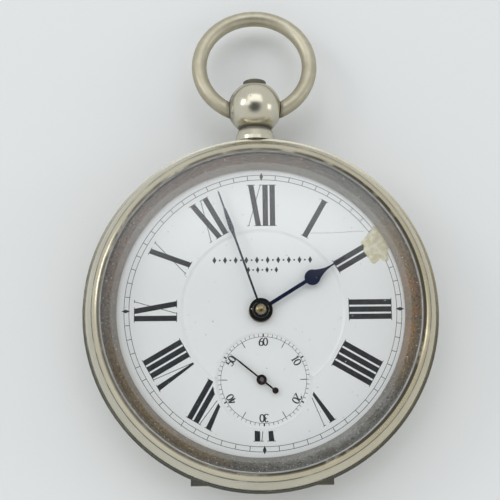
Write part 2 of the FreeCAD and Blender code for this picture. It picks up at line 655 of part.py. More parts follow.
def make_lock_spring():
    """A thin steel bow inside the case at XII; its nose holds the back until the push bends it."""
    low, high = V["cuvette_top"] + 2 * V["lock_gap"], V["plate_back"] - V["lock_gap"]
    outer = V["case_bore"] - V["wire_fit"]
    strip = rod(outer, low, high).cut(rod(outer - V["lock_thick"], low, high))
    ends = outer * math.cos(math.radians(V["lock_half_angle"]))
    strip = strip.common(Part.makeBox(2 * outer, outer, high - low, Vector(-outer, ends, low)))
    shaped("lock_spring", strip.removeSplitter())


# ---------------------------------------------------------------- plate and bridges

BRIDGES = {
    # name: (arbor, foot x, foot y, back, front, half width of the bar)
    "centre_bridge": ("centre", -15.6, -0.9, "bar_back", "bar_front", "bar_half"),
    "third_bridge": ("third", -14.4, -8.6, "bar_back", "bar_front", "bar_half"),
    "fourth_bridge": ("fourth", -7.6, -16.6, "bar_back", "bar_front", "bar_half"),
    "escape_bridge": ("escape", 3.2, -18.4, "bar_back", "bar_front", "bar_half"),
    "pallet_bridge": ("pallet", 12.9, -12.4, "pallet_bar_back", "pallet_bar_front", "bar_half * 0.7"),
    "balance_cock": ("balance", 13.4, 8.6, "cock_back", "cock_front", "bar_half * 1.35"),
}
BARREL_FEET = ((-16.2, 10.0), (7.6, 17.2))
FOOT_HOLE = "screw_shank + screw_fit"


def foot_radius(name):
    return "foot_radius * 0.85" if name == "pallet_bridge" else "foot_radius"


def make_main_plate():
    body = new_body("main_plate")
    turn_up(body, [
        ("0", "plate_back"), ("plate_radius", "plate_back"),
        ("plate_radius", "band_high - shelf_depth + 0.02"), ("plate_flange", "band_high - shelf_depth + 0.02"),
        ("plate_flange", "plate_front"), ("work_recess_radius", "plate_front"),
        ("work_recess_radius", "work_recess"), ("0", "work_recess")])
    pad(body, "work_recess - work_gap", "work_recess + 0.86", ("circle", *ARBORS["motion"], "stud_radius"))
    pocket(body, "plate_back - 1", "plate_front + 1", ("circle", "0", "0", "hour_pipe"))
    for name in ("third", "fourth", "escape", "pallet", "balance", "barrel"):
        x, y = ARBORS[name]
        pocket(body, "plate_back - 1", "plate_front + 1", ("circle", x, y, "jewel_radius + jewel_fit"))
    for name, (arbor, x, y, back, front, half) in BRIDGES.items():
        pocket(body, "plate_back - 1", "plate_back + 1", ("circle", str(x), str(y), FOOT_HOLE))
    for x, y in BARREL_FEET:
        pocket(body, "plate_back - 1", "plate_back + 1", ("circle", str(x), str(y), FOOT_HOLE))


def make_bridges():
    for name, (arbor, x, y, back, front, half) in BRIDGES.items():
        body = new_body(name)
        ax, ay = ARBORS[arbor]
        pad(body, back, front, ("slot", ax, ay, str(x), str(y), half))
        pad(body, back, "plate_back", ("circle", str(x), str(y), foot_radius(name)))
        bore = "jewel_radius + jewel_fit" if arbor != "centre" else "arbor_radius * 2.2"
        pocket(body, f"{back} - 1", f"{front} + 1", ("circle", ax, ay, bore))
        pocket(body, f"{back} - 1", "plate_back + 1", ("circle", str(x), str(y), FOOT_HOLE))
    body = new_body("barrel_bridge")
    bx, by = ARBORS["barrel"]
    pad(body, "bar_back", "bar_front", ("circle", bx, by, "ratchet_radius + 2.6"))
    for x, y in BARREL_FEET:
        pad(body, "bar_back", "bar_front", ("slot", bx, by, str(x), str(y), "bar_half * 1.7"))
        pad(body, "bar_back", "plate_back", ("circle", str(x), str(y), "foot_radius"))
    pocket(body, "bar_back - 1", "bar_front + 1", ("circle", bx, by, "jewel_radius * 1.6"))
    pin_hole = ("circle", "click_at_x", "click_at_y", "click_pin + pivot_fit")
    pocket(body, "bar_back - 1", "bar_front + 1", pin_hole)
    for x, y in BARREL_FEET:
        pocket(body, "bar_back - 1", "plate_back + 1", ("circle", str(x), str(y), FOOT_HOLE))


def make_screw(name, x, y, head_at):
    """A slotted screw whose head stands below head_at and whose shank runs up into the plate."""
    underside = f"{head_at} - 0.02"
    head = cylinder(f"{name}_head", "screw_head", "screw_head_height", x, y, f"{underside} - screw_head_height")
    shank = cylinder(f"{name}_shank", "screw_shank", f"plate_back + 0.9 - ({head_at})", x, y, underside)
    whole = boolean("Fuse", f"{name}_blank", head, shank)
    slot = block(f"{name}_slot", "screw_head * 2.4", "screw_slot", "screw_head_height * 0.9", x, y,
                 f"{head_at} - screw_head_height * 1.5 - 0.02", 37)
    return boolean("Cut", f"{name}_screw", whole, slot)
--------
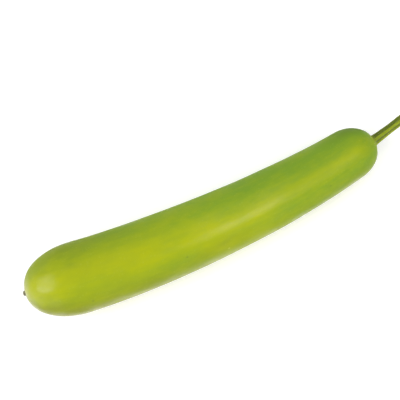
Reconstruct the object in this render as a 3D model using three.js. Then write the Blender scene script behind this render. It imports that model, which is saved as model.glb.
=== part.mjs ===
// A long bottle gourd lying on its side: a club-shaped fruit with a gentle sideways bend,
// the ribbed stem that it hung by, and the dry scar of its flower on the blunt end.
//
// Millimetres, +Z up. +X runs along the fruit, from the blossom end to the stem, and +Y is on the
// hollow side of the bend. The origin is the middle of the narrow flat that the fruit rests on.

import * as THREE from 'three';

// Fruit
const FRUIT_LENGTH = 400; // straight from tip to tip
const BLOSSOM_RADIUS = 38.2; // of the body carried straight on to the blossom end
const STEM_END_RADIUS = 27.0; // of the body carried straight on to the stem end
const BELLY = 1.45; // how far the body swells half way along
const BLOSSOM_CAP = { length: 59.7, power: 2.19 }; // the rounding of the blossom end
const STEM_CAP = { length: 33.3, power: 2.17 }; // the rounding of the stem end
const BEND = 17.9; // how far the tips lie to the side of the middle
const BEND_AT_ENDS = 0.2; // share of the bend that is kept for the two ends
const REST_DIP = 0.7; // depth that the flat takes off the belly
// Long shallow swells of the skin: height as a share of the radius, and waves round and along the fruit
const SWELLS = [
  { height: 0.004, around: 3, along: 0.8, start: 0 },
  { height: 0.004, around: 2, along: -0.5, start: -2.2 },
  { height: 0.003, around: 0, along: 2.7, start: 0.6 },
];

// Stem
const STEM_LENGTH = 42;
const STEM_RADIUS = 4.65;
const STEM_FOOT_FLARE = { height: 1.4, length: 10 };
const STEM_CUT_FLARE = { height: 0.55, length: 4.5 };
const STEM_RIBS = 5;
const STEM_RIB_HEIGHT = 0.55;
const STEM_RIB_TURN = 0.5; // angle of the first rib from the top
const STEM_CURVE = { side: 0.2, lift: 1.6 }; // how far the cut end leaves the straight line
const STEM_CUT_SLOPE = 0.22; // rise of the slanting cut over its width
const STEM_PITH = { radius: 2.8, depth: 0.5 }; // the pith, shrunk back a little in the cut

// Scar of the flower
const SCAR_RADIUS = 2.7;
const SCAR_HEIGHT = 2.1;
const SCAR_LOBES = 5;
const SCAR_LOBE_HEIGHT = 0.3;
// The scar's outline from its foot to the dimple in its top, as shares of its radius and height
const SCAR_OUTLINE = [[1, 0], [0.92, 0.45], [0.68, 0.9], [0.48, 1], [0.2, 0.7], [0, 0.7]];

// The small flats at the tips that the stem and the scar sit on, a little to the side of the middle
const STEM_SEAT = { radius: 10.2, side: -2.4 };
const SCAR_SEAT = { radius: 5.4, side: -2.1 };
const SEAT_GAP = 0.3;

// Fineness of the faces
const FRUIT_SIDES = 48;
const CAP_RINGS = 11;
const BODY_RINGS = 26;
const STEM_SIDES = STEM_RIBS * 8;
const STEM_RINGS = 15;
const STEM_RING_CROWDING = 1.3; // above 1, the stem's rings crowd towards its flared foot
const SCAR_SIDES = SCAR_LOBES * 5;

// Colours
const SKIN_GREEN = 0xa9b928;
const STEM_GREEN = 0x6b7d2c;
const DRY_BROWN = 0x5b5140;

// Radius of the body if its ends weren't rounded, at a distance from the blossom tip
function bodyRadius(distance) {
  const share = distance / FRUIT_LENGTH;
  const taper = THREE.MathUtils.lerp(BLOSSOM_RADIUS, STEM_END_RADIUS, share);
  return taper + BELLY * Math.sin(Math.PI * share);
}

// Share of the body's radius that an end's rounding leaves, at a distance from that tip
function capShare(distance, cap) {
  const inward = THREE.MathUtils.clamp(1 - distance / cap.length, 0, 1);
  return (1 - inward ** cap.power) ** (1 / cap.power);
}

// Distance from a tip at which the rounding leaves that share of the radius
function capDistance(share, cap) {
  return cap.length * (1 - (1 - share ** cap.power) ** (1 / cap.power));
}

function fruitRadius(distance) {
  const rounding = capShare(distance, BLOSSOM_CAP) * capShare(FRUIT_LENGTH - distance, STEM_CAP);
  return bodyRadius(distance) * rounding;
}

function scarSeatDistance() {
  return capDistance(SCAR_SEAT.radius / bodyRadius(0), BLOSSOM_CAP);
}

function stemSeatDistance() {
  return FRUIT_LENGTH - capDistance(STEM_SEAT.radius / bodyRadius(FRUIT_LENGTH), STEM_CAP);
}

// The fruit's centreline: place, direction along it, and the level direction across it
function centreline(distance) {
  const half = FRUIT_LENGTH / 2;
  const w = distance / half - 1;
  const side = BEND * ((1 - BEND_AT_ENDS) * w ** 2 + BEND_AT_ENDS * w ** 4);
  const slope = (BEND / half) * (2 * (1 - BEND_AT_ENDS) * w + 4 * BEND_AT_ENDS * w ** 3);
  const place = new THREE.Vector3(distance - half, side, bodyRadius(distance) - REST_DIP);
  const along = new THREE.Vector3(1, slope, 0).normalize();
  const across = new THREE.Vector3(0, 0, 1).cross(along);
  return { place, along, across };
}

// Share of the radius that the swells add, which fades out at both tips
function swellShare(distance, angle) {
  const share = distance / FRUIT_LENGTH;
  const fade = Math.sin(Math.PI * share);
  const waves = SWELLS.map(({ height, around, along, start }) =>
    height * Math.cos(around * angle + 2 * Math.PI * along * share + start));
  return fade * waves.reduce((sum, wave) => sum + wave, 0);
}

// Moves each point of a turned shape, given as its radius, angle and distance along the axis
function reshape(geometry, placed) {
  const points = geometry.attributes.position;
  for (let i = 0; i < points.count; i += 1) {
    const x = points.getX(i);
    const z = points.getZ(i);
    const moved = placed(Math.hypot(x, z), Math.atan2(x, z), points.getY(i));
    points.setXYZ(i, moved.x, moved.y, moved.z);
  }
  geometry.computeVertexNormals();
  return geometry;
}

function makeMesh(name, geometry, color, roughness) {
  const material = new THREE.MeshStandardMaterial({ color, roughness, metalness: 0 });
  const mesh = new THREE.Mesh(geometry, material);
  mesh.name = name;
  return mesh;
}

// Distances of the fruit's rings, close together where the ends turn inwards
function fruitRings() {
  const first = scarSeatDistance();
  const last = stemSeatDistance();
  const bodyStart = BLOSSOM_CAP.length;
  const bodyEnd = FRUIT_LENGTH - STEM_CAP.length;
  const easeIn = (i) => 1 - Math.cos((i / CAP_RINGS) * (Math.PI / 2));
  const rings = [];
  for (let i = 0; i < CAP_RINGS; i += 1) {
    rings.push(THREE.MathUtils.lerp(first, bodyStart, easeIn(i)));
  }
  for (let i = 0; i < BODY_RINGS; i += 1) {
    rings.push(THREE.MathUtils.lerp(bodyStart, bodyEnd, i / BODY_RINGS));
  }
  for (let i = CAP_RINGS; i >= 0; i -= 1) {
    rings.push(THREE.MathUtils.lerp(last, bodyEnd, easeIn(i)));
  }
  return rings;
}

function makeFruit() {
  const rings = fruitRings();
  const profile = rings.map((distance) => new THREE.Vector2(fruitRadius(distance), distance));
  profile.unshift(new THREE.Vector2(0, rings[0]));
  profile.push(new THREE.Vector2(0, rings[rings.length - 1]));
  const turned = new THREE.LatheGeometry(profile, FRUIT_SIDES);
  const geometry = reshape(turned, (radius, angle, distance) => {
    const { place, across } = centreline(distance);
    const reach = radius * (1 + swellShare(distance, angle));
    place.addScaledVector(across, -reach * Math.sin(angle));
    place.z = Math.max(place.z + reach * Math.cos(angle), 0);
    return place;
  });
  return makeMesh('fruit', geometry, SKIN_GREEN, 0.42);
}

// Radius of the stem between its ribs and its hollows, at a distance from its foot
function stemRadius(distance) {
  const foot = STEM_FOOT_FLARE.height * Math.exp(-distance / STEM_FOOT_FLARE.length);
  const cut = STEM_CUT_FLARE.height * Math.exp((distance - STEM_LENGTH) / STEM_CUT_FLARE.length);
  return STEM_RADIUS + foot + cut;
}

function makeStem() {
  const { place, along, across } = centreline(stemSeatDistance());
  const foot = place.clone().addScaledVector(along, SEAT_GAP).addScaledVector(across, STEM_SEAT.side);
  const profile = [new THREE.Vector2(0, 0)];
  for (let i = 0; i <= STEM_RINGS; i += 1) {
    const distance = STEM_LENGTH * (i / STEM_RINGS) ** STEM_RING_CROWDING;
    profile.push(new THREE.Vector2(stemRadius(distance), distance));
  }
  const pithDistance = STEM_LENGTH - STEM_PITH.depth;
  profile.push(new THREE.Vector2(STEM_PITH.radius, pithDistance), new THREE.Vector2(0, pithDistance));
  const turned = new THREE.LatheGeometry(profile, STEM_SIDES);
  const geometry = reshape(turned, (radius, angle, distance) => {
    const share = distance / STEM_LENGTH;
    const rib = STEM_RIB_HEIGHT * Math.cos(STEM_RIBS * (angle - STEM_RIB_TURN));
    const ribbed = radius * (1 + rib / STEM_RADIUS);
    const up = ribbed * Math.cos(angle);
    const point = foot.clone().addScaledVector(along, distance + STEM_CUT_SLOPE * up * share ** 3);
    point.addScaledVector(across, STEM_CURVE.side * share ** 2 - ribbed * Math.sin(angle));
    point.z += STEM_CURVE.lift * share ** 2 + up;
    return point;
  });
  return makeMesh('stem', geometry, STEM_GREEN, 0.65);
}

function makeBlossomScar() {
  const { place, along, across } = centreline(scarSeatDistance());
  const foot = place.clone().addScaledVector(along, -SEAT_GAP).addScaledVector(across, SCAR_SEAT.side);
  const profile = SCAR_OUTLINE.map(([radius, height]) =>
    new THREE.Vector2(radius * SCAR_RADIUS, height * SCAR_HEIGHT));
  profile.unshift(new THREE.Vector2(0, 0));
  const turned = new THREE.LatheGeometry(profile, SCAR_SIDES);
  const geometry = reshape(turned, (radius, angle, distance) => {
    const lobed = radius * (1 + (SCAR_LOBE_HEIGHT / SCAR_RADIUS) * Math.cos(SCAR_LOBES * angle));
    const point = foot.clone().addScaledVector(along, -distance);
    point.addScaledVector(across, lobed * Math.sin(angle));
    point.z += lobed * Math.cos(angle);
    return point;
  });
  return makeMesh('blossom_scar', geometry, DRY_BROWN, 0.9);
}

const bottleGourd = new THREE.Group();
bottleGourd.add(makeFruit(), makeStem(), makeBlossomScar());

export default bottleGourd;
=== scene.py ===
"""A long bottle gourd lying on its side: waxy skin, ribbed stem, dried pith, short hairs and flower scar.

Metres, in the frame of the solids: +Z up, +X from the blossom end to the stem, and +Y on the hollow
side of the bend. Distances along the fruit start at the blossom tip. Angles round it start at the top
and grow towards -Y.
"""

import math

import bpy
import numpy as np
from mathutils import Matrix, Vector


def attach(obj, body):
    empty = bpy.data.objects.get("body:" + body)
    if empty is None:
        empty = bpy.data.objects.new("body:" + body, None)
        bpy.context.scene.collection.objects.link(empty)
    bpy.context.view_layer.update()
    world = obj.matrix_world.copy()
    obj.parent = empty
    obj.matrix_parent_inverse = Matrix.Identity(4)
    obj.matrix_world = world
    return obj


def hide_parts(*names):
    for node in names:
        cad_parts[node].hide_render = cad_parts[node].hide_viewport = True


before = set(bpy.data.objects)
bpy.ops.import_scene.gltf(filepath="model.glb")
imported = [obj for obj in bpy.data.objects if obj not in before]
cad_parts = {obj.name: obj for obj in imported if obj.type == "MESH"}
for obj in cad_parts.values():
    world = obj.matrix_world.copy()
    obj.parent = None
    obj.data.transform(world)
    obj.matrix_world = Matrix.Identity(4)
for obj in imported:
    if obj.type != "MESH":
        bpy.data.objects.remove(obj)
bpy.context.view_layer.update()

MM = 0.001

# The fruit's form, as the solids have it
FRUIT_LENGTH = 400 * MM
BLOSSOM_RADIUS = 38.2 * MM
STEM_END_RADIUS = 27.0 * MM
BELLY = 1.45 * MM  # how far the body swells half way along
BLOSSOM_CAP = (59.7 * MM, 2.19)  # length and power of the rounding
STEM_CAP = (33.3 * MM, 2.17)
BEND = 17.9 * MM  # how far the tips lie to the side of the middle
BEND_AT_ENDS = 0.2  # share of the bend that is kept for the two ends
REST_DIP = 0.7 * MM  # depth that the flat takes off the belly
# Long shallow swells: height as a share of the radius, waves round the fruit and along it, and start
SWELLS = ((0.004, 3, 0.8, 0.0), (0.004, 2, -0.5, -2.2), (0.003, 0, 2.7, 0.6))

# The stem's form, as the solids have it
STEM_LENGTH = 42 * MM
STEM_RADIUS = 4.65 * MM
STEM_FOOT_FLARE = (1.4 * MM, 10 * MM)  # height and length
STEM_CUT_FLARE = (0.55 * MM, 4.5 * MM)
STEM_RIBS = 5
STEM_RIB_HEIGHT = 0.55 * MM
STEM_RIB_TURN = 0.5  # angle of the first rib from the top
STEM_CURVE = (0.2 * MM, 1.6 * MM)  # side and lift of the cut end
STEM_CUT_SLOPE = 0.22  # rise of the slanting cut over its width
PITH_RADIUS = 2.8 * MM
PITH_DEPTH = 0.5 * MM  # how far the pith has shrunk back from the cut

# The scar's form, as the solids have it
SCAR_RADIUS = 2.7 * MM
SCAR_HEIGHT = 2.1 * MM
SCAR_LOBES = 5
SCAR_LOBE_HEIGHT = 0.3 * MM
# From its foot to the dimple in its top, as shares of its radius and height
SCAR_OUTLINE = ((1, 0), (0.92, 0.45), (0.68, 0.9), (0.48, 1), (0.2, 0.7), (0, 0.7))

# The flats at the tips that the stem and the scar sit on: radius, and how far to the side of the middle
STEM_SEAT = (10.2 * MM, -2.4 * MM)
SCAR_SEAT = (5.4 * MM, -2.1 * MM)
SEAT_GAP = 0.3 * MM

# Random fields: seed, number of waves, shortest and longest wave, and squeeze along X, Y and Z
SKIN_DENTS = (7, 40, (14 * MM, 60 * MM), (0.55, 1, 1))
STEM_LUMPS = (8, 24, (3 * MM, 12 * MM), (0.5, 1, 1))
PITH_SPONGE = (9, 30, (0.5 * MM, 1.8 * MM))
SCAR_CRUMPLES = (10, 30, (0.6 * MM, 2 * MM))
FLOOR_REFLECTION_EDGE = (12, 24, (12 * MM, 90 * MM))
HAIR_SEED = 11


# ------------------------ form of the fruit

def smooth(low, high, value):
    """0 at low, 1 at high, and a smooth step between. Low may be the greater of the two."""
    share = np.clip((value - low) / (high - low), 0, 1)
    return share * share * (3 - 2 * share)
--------
◆ **The task**:
From the records above, transcribe without alteration every line from the one with "const bottleGourd = new THREE.Group();" to the one with "for node in", inclusive.

◆ **Written answer**:
const bottleGourd = new THREE.Group();
bottleGourd.add(makeFruit(), makeStem(), makeBlossomScar());

export default bottleGourd;
=== scene.py ===
"""A long bottle gourd lying on its side: waxy skin, ribbed stem, dried pith, short hairs and flower scar.

Metres, in the frame of the solids: +Z up, +X from the blossom end to the stem, and +Y on the hollow
side of the bend. Distances along the fruit start at the blossom tip. Angles round it start at the top
and grow towards -Y.
"""

import math

import bpy
import numpy as np
from mathutils import Matrix, Vector


def attach(obj, body):
    empty = bpy.data.objects.get("body:" + body)
    if empty is None:
        empty = bpy.data.objects.new("body:" + body, None)
        bpy.context.scene.collection.objects.link(empty)
    bpy.context.view_layer.update()
    world = obj.matrix_world.copy()
    obj.parent = empty
    obj.matrix_parent_inverse = Matrix.Identity(4)
    obj.matrix_world = world
    return obj


def hide_parts(*names):
    for node in names:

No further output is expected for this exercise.